The "Directors" of such a company serve at the sole pleasure of the the shareholders and should be nothing more than an administrative requirement of the Companies Act, although I have seen a few sad types who seem to think they have the power of life and death.

Since this is something that will impact all of the residents, all should vote on the proposal once you have full and proper legal advice. It WILL have future impacts on your property in some way.

No doubt the person seeking access to your road will be required not merely to pay for initial works but agree to contribute to all subsequent upkeep and maintainence of the road as a whole. You might care to consider what your enforcement powers are if they or future owners dont continue stump up so another legal hurdle.

Might also care to think exactly why such access is required and what it could lead to. It would for example be somewhat depressing to find that you had obligingly created an access road to otherwise boundary locked land which magically then wants to become available for sale and development. So more restrictions and conditions required there.

That stunt is common around my part of the world and it leads to all manner of Restrictive Covenants and general aggrevation.

Net result is that the usual response to such requests nowdays is simple: No.
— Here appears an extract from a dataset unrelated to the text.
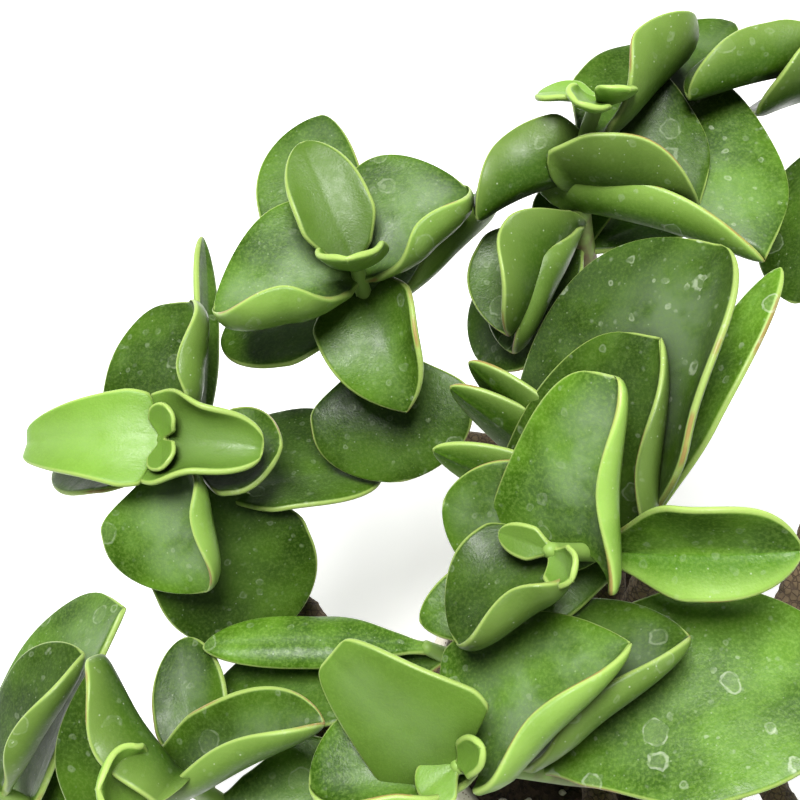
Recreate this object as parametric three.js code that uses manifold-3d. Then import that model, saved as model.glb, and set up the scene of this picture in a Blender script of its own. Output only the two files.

It's just too much hassle in return for the benefit of somebody else
 
Some excellent advice here so far - keep it coming!

Yes, we do intend to offer this out to vote. One vote per household. To complicate it further two of the properties are rented (one of which is owned by someone who resides overseas). We have got contact details for both owners.

One of the other plans 'most' of the residents have agreed in principle to is to gate our road too. The positioning of the gates doesn't impact this particular planning application as it's further down the road and exclusively for the 12 new homes, not the original house or this one that has just been re-developed.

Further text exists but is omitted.